Thursday, 21 August 2008

Relaxing Style at Adelaide



Adelaide Airport
Sir Richard Williams Avenue
South Australia 5950
Australia

http://www.aal.com.au/default.aspx


Where is it?

Go through check in – bearing in mind the Jet air reps are really harsh and are the only airline in the world that have ever got away with giving me a weight surcharge on my luggage – and security. Make your way to gate 25. At the back in the corner you’ll find the toilets.


What’s it like?

Once inside the terminal reminds me of Aspen airport. I guess it must be the view of the mount lofty range and the brown in the décor because Adelaide is more than ten times bigger than Aspen with proper jet ways and everything. It also felt like a relaxed and friendly place to be.

Entering the toilets I was surprised by the style. Whilst in keeping with the rest of the airport it was ultra modern with regimented square sinks floating from the wall, sleek stainless steel towel dispenser, and ultra modern urinals. It was all beyond what you’d expect in what might be described as a provincial city airport.

Indeed these facilities confirmed what I already knew, that whilst Adelaide atruggles to create a great impression overall, it is capable of remarkable style in the most surprising places.


Marks out of 10:

9.


Comments to the management:

A great set of airport toilets.

Wednesday, 20 August 2008

Best Airport: Average Toilets


Kuala Lumpur International Airport,
64000 Klia,
Selangor,
Malaysia.

http://www.klia.com.my/index.php?ch=71


Where is it?

Clear check in and security and you’ll come to some shops, most of which in this case were closed.
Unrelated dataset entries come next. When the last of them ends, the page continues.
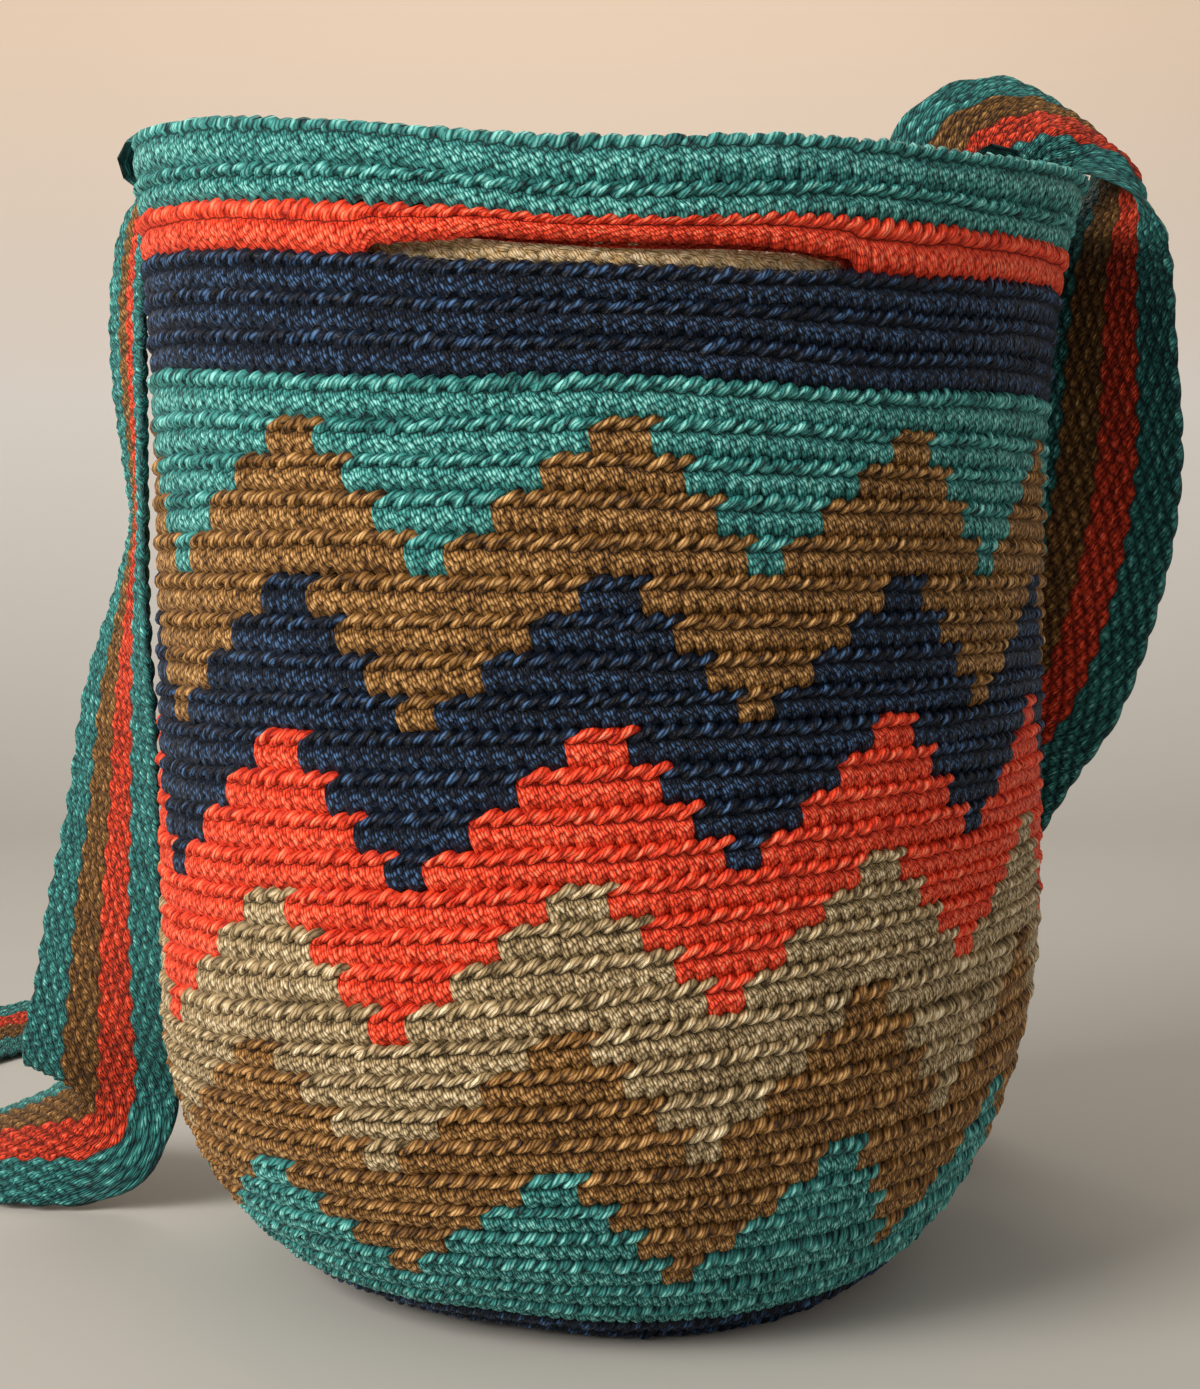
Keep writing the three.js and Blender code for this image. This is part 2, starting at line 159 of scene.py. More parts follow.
def join_touching(piece):
    """Joins vertices that lie on one another, so that two faces share their edges."""
    mesh = bmesh.new()
    mesh.from_mesh(piece.data)
    bmesh.ops.remove_doubles(mesh, verts=mesh.verts, dist=1e-6)
    mesh.to_mesh(piece.data)
    mesh.free()


def tube_sheet(line, radius, sides, pitch_uv=1.0, colour=0, hollow=0.2, start_uv=0.0):
    """A round yarn along a line of places; its radius may change along the way."""
    line = np.asarray(line, float)
    along = np.gradient(line, axis=0)
    along /= np.linalg.norm(along, axis=1, keepdims=True) + 1e-9
    side = np.cross(along, np.array([0.31, 0.52, 0.79]))
    side /= np.linalg.norm(side, axis=1, keepdims=True) + 1e-9
    for k in range(1, len(line)):
        carried = side[k - 1] - along[k] * np.dot(side[k - 1], along[k])
        side[k] = carried / (np.linalg.norm(carried) + 1e-9)
    up = np.cross(along, side)
    turn = np.linspace(0, 2 * np.pi, sides + 1)
    radius = np.broadcast_to(radius, (len(line),))
    ring = (np.cos(turn)[None, :, None] * side[:, None, :]
            + np.sin(turn)[None, :, None] * up[:, None, :])
    places = line[:, None, :] + radius[:, None, None] * ring
    run = np.concatenate([[0], np.cumsum(np.linalg.norm(np.diff(line, axis=0), axis=1))])
    across = turn / (2 * np.pi) * pitch_uv
    yarn = np.stack(np.broadcast_arrays(across[None, :], run[:, None] + start_uv), axis=-1)
    return {"places": places, "yarn": yarn, "hollow": hollow, "paint": colour}


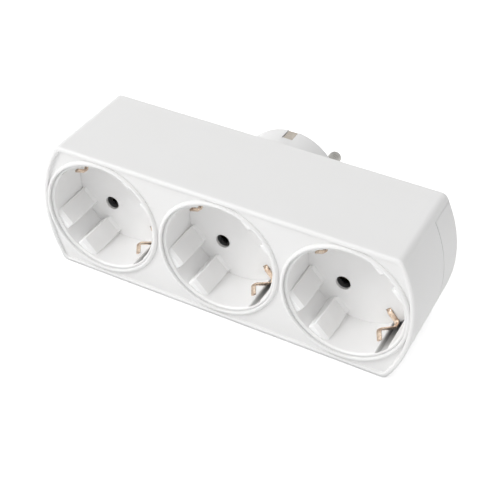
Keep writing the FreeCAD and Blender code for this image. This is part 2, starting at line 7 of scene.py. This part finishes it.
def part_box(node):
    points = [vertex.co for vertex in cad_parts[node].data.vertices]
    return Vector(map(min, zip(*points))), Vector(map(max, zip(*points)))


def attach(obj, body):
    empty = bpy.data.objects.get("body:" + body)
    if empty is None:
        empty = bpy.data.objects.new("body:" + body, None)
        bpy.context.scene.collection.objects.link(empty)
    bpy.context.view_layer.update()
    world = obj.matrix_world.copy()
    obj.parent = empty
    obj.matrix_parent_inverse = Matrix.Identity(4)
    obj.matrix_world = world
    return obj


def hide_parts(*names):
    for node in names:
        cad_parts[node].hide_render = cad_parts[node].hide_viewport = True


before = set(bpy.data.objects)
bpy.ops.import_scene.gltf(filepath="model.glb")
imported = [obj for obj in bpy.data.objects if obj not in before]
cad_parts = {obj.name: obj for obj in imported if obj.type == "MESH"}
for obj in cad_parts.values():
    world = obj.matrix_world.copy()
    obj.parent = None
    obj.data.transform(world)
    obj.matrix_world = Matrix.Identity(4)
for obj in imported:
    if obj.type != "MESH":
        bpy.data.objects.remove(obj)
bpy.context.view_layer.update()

bl_info = {
    "name": "Three-way socket adapter",
    "version": (1, 0, 0),
    "blender": (4, 5, 0),
    "location": "View3D > Sidebar > Adapter",
    "description": "Finishes the shell, wells, metal strips, pins and screws of a three-way socket adapter",
    "category": "Object",
}

MM = 0.001

# The three sockets of the row
SIDES = ("left", "middle", "right")

# Places taken from the solids, in metres
WELL_LOW, WELL_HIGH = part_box("socket_well_middle")
SHELL_LOW, SHELL_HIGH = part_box("front_housing")
FRONT_Y = SHELL_LOW.y
BACK_Y = SHELL_HIGH.y
AXIS_Z = (WELL_LOW.z + WELL_HIGH.z) / 2
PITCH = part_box("earth_clip_right_lower")[0].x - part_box("earth_clip_middle_lower")[0].x

# A well's sizes and its turn about the row's depth axis, as the solids have them
WELL_RADIUS = 19.6 * MM
WELL_DEPTH = 17.5 * MM
TURN = math.radians(45)


def linear(hex_colour):
    """The linear colour that a hex sRGB colour stands for."""
    digits = hex_colour.lstrip("#")
    values = [int(digits[i:i + 2], 16) / 255 for i in (0, 2, 4)]
    return [v / 12.92 if v <= 0.04045 else ((v + 0.055) / 1.055) ** 2.4 for v in values]


class CaseSettings(bpy.types.PropertyGroup):
    shell_colour: bpy.props.FloatVectorProperty(
        name="Shell colour", description="White of the front and rear shells",
        default=linear("#EEEEEE"), subtype="COLOR", min=0, max=1)
    well_colour: bpy.props.FloatVectorProperty(
        name="Well colour", description="White of the socket wells",
        default=linear("#F8F8F8"), subtype="COLOR", min=0, max=1)
    gloss_roughness: bpy.props.FloatProperty(
        name="Gloss roughness", description="Roughness of the moulded surface", default=0.42, min=0, max=1)
    grain_size: bpy.props.FloatProperty(
        name="Grain size", description="Size of the fine moulded grain",
        default=0.35 * MM, unit="LENGTH", min=0.00001)


class MetalSettings(bpy.types.PropertyGroup):
    strip_colour: bpy.props.FloatVectorProperty(
        name="Strip colour", description="Colour of the copper alloy strips",
        default=linear("#F4E0CB"), subtype="COLOR", min=0, max=1)
    plug_strip_colour: bpy.props.FloatVectorProperty(
        name="Plug strip colour", description="Colour of the plug's tinned earth strips",
        default=linear("#C4BCB2"), subtype="COLOR", min=0, max=1)
    pin_colour: bpy.props.FloatVectorProperty(
        name="Pin colour", description="Colour of the plated pins",
        default=linear("#A6A4A0"), subtype="COLOR", min=0, max=1)
    screw_colour: bpy.props.FloatVectorProperty(
        name="Screw colour", description="Colour of the zinc plated cover screws",
        default=linear("#B4B6BA"), subtype="COLOR", min=0, max=1)
    strip_width: bpy.props.FloatProperty(
        name="Clip width", description="Width of an earth clip's strip",
        default=1.9 * MM, unit="LENGTH", min=0.0001)
    strip_thickness: bpy.props.FloatProperty(
        name="Clip thickness", description="Thickness of an earth clip's strip",
        default=0.8 * MM, unit="LENGTH", min=0.0001)
    edge_rounding: bpy.props.FloatProperty(
        name="Edge rounding", description="Rounding of the strips' rolled edges",
        default=0.34 * MM, unit="LENGTH", min=0)


class StageSettings(bpy.types.PropertyGroup):
    azimuth: bpy.props.FloatProperty(
        name="Azimuth", description="Camera direction, to the right of the front",
        default=math.radians(27.23), subtype="ANGLE")
    elevation: bpy.props.FloatProperty(
        name="Elevation", description="Camera height angle", default=math.radians(36.756), subtype="ANGLE")
    roll: bpy.props.FloatProperty(
        name="Roll", description="Camera turn about its own axis",
        default=math.radians(1.473), subtype="ANGLE")
    place: bpy.props.FloatVectorProperty(
        name="Camera place", description="Where the camera stands",
        default=(0.13028, -0.28558, 0.25134), subtype="TRANSLATION", unit="LENGTH")
    lens: bpy.props.FloatProperty(
        name="Lens", description="Focal length in millimetres on a 36 mm sensor", default=80.196, min=1)
    shift: bpy.props.FloatVectorProperty(
        name="Shift", description="Framing shift of the photograph", size=2, default=(0.05, -0.07))
    key_power: bpy.props.FloatProperty(
        name="Key power", description="Power of the large soft lamp", default=15.0, min=0, unit="POWER")
    surround: bpy.props.FloatProperty(
        name="Surround", description="Strength of the even pale light from all round", default=0.53, min=0)
    lean: bpy.props.FloatVectorProperty(
        name="Lean", description="Direction and share by which the surround is brighter on one side",
        size=3, default=(-0.07, -0.3, 0.48))
    floor_colour: bpy.props.FloatVectorProperty(
        name="Floor colour", description="Colour of the plain floor",
        default=linear("#F4F4F4"), subtype="COLOR", min=0, max=1)


# Materials

def add(tree, kind, place, settings=None, **values):
    """Adds a node, sets its properties and its inputs, and returns it."""
    made = tree.nodes.new(kind)
    made.location = place
    for name, value in (settings or {}).items():
        setattr(made, name, value)
    for name, value in values.items():
        made.inputs[name.replace("_", " ")].default_value = value
    return made


def new_material(name):
    """A material without nodes, and its tree."""
    material = bpy.data.materials.new(name)
    material.use_nodes = True
    material.node_tree.nodes.clear()
    return material, material.node_tree


# Injection-moulded ABS, from a finely eroded mould: an even opaque white with soft, wide highlights.
# Melt flow leaves a barely seen mottling some 20 mm across, and patches of more and less gloss 6 mm
# across. A mould's own grain is some 0.05 mm, too fine to show, so it is drawn 0.35 mm wide instead.
# Light goes about 1 mm into the white plastic, which softens the bead, the rims and the lugs' edges.
MOTTLE_SIZE = 22 * MM
MOTTLE_TINT = (0.98, 0.975, 0.965)
FLOW_SIZE = 6 * MM
FLOW_SPREAD = (-0.03, 0.05)
GRAIN_STRENGTH = 0.25
GRAIN_DEPTH = 0.012 * MM
LIGHT_SHARE = 0.6
LIGHT_DEPTH = 1 * MM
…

The shops are a little maze like and the signage is not the best, but amongst them you’ll find this set of facilities.


What’s it like?

Once in the facilities you’ll find they are clean and functional, but nothing special for what is supposed to be the world’s best airport. Lots of capacity is apparent, and I guess it must get busy, however really this isn’t going to influence the overall score.

The toilet it self was pretty funky and had automatic flush, that in any other circumstances would have got this place a better score, but the prison like décor blew any chance of that. The décor is grey, with more grey, and guess what – more grey. Add to that the graffiti (I’m not sure how the Malaysian government would view that) and the assorted cleaning equipment stored in the open, then you get a far from satisfactory result.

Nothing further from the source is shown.